Key Points:

Denis Stevens Managing director of Expense Reduction Analysts

Stevens says staff redundancies are a "knee jerk" reaction to cost-cutting and something businesses are likely to regret when the economy picks up.

Instead of laying off people valuable to the company, he recommends businesses "trim the fat" off their overheads. "They should be cutting waste, and really maximising the bang for their buck before they start looking at head count."


In the past employers and managers have become too busy with their core businesses, hoping they are getting the best deals they can, when often there are ways of doing it better.

Stevens' company examines where a business buys from and whether it can get a cheaper deal.

Energy costs, telecommunications, freight, printing and insurance are often areas a company can cut costs if it takes the time to find out.

"Sometimes they can save money by installing equipment and processes, but generally its just a case of reducing their usage.

"They have to have a cost culture.

"The days of spending because revenues were going up so who cares what it costs are over, they really have to look at what they are spending and it has to come from the top down."

Stevens says businesses should understand what they are buying, such as service contracts - is it something they can do themselves?

Many businesses can also look at centralising their buying. Quite often different branches are buying from the same supplier in different cities and paying different prices.


And whatever they do, they should take a long-term rather than a short-term view, Stevens says.

"Don't just sit back and think this is a temporary glitch and we will battle through. People have got to get quite serious about it."

Alan Day Managing director of State of Flux

Day says the management of the third party spend/supplier base is an area that's been largely ignored or seen as an administrative task, but the mantra "every dollar ... saved goes directly to the bottom line" warrants more focus.

A research organisation, the Aberdeen Group, estimates that for a "typical enterprise", $1 saved has the same impact of $5 in revenue in terms of contribution to the bottom line.

Using this same ratio, $1 million in cost savings would be the same as signing a new $5 million client.

Globalisation trends such as outsourcing or low-cost country sourcing have led to increasing complexity of supply chains. It is now even harder to track and manage organisational spend and business continuity risks within the chain.

Organisational spend with third-party suppliers is typically a large part of the cost base. Numbers will vary depending on the industry, but usually a minimum of 40 per cent of total spend relates to third-party suppliers.

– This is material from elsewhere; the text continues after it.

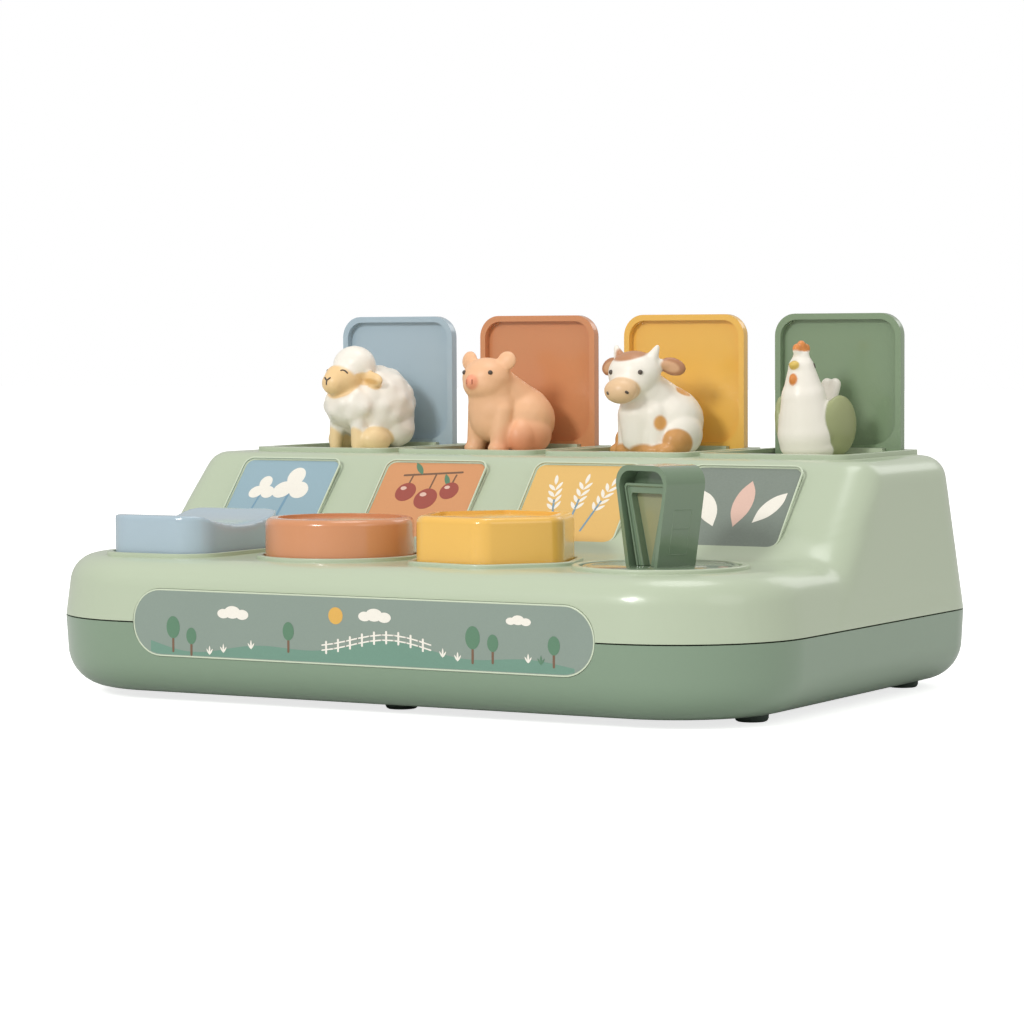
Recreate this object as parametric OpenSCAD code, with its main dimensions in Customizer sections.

This makes it a key area to focus on for operational effectiveness, operational cost and business continuity risk and should be well managed. For many organisations this is not always the case. A study by Accenture shows 50 per cent of a firm's third-party savings can be lost through poor supplier management.

A recent State of Flux study supports these findings, further highlighting that most Fortune 500/FTSE 100 organisations don't actively track the risk within their respective supply chains.

A procurement function has a lot to add in the "quest for cash". The many capabilities range from inputting into the budgeting process and cash-flow forecasting to more traditional tactical initiatives such as cost-out plans using eAuctions.